Bulk INSERTs FTW

A short while ago, I had to research some API for a company I’m consulting for. This API yields very good quality data, but isn’t comfortable enough to process it for further research.
The obvious solution was to dump this data into some kind of database, and process it there.
Our first attempt was pickle files. It worked nicely enough, but when the input data was 850 megs, it died horribly with a memory error.

(It should be mentioned that just starting to work with the API costs about a 1.2 gigs of RAM.)

Afterwards, we tried sqlite, with similar results. After clearing it of memory errors, the code (sqlite + sqlalchemy + our code) was still not stable, and apart from that, dumping the data took too much time.

We decided that we needed some *real* database engine, and we arranged to get some nice sql-server with plenty of RAM and CPUs. We used the same sqlalchemy code, and for smaller sized inputs (a few megs) it worked very well. However, for our real input the processing, had it not died in a fiery MemoryError (again!) would have taken more than two weeks to finish.

(As my defense regarding the MemoryError I’ll add that we added an id cache for records, to try and shorten the timings. We could have avoided this cache and the MemoryError, but the timings would have been worse. Not to mention that most of the memory was taken by the API…)

At this point, we asked for help from someone who knows *a little bit* more about databases than us, and he suggested bulk inserts.

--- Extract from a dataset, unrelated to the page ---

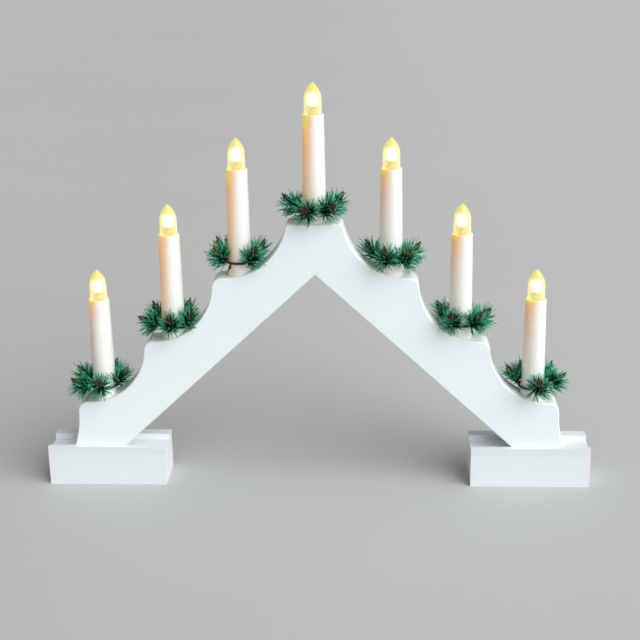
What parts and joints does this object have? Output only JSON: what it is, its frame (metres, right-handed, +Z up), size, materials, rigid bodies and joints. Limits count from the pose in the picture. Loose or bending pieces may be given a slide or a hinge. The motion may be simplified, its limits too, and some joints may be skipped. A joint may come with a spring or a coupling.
{
  "type": "candle arch",
  "caption": "White wooden stepped arch on two blocks with lit electric candles, each in a ring of fir needles; battery case behind.",
  "frame": {"origin": "On the ground, midway between the feet, in the middle plane of the boards.", "axes": "X to the right along the arch, Y from the front to the back, Z up."},
  "size_m": [0.4, 0.052, 0.2961],
  "materials": {
    "painted_wood": "satin white paint",
    "painted_strip": "satin white paint",
    "bare_beech": "bare",
    "zinc_screw": "zinc plated",
    "candle_plastic": "smooth ivory white",
    "socket_plastic": "moulded",
    "lamp_glass": "clear",
    "cap_brass": "pressed",
    "led_light": "lit",
    "needle_plastic": "cut film",
    "cone_brown": "dry",
    "case_plastic": "moulded",
    "switch_plastic": "moulded",
    "cell_jacket": "plain jacket",
    "contact_steel": "plated",
    "wire_insulation": "smooth"
  },
  "bodies": {
    "arch": {"left_arm": "painted_wood", "right_arm": "painted_wood", "apex_dowels": "bare_beech", "left_foot": "painted_wood", "right_foot": "painted_wood", "foot_screws": "zinc_screw", "left_back_strip": "painted_strip", "right_back_strip": "painted_strip", "candle_sleeve_1": "candle_plastic", "candle_sleeve_2": "candle_plastic", "candle_sleeve_3": "candle_plastic", "candle_sleeve_4": "candle_plastic", "candle_sleeve_5": "candle_plastic", "candle_sleeve_6": "candle_plastic", "candle_sleeve_7": "candle_plastic", "lamp_sockets": "socket_plastic", "candle_wreath_1": "needle_plastic", "candle_wreath_2": "needle_plastic", "candle_wreath_3": "needle_plastic", "candle_wreath_4": "needle_plastic", "candle_wreath_5": "needle_plastic", "candle_wreath_6": "needle_plastic", "candle_wreath_7": "needle_plastic", "pine_cones": "cone_brown", "battery_case": "case_plastic", "battery_cells": "cell_jacket", "battery_contacts": "contact_steel", "case_screws": "zinc_screw", "wiring_left": "wire_insulation", "wiring_centre": "wire_insulation", "wiring_right": "wire_insulation"},
    "lamp_1": {"lamp_glass_1": "lamp_glass", "lamp_cap_1": "cap_brass", "lamp_led_1": "led_light"},
    "lamp_2": {"lamp_glass_2": "lamp_glass", "lamp_cap_2": "cap_brass", "lamp_led_2": "led_light"},
    "lamp_3": {"lamp_glass_3": "lamp_glass", "lamp_cap_3": "cap_brass", "lamp_led_3": "led_light"},
    "lamp_4": {"lamp_glass_4": "lamp_glass", "lamp_cap_4": "cap_brass", "lamp_led_4": "led_light"},
    "lamp_5": {"lamp_glass_5": "lamp_glass", "lamp_cap_5": "cap_brass", "lamp_led_5": "led_light"},
    "lamp_6": {"lamp_glass_6": "lamp_glass", "lamp_cap_6": "cap_brass", "lamp_led_6": "led_light"},
    "lamp_7": {"lamp_glass_7": "lamp_glass", "lamp_cap_7": "cap_brass", "lamp_led_7": "led_light"},
    "lid": {"battery_lid": "case_plastic"},
    "switch": {"switch_slider": "switch_plastic"}
  },
  "joints": [
    {"name": "lamp_1_turn", "type": "hinge", "parent": "arch", "child": "lamp_1", "pos_m": [-0.15721, 0, 0.14132], "axis": [0, 0, 1], "range_deg": [0, 1080]},
    {"name": "lamp_2_turn", "type": "hinge", "parent": "arch", "child": "lamp_2", "pos_m": [-0.1037, 0, 0.18949], "axis": [0, 0, 1], "range_deg": [0, 1080]},
    {"name": "lamp_3_turn", "type": "hinge", "parent": "arch", "child": "lamp_3", "pos_m": [-0.05383, 0, 0.23646], "axis": [0, 0, 1], "range_deg": [0, 1080]},
    {"name": "lamp_4_turn", "type": "hinge", "parent": "arch", "child": "lamp_4", "pos_m": [0, 0, 0.2744], "axis": [0, 0, 1], "range_deg": [0, 1080]},
    {"name": "lamp_5_turn", "type": "hinge", "parent": "arch", "child": "lamp_5", "pos_m": [0.05383, 0, 0.23646], "axis": [0, 0, 1], "range_deg": [0, 1080]},
    {"name": "lamp_6_turn", "type": "hinge", "parent": "arch", "child": "lamp_6", "pos_m": [0.1037, 0, 0.18949], "axis": [0, 0, 1], "range_deg": [0, 1080]},
    {"name": "lamp_7_turn", "type": "hinge", "parent": "arch", "child": "lamp_7", "pos_m": [0.15721, 0, 0.14132], "axis": [0, 0, 1], "range_deg": [0, 1080]},
    {"name": "battery_lid_slide", "type": "slide", "parent": "arch", "child": "lid", "axis": [-0.7331, 0, 0.6801], "range_m": [0, 0.053]},
    {"name": "switch_slide", "type": "slide", "parent": "arch", "child": "switch", "axis": [0.7331, 0, -0.6801], "range_m": [0, 0.003]}
  ]
}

The recipe is simple: dump all your information into a csv file (tabs and newlines as delimiters).
Then do BULK INSERT, and a short while later, you’ll have your information inside.
We implemented the changes, and some tens of millions of records later, we had a database full of interesting stuff.

My suggestion: add FTW as a possible extension for the bulk insert syntax. It won’t do anything, but it will certainly fit.

This entry was posted in Databases, Programming and tagged , , , , , . Bookmark the permalink.

One Response to Bulk INSERTs FTW

  1. budowski says:

    In your case (really large CSV files), the BULK INSERT process probably takes up a lot of time.
    You could speed up the process by hundreds of percents – instead of using CSV files, you could use a binary dump, where each record and column is saved in a binary format.
    The BULK INSERT command is given a format file (bcp format file – FORMATFILE parameter), that defines how each record looks like.

    I know that in a project I worked on, it dramatically increased processing speed (we processed tens of GBs of information).

    More information on the bcp format files:
    http://msdn.microsoft.com/en-us/library/ms191516.aspx
    http://msdn.microsoft.com/en-us/library/ms191479.aspx

    (Note: BULK INSERT can be also be executed using the bcp command line utility)